12.3 Notices: Any notices required or permitted hereunder will be given to the appropriate party at the address specified on the signature page attached hereto or at such other addresses as the party will specify in writing. Such notice will be deemed given upon personal delivery to the appropriate address or if sent by certified or registered mail, three days after the date of mailing, or upon delivery if sent by a reputable courier, with confirmation of receipt. The parties also agree that notices may be given by email to the authorized representative of each such party and that a notice given by email is not deemed received unless (if receipt is disputed) the party giving notice produces a printed copy of the email which evidences that the email was sent to the email address of the party given notice. The authorized representatives of each party, and their respective email addresses, are specified below in the signature pages to this Agreement. Either party may change its authorized representative to receive email notices at any time, or update or change the email addresses specified above, or from time to time, by notice to the other party.
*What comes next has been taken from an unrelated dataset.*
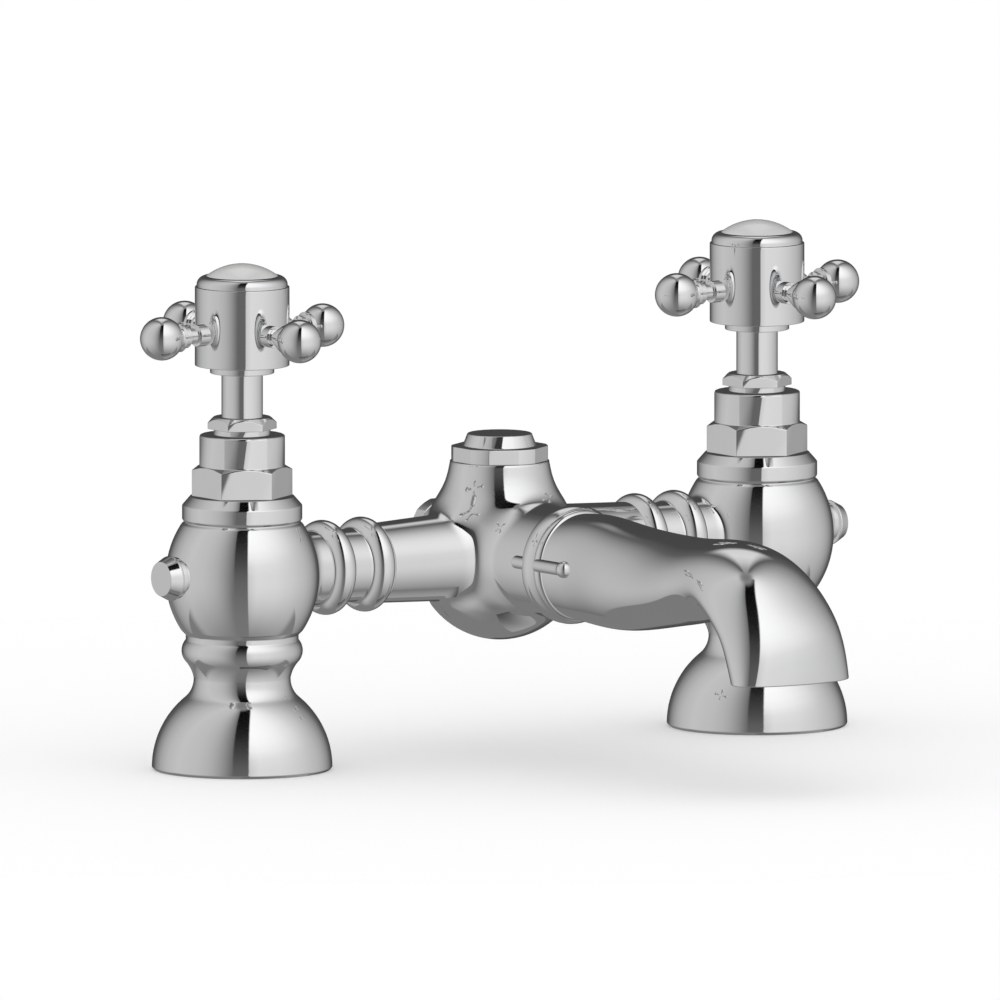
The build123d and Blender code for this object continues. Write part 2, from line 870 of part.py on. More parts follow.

12.4 Binding Effect: The provisions of this Agreement will be binding on and inure to the benefit not only of the parties hereto but to each and every one of their representatives, successors, and permitted assigns.

12.5 Amendments: Other than as specifically permitted by Sections 3.2 and 5.1, no supplement, modification, or amendment of this Agreement will be binding unless executed in writing by the parties. No waiver of any provision of this Agreement will be deemed, or will constitute, a waiver of any other provision, whether or not similar; nor will any waiver constitute a continuing waiver unless executed in writing by the party making the waiver.

12.6 Counterparts: This Agreement may be executed in separate counterparts, each of which will be deemed an original (including faxed or electronic signatures), and all of which will be deemed one and the same instrument.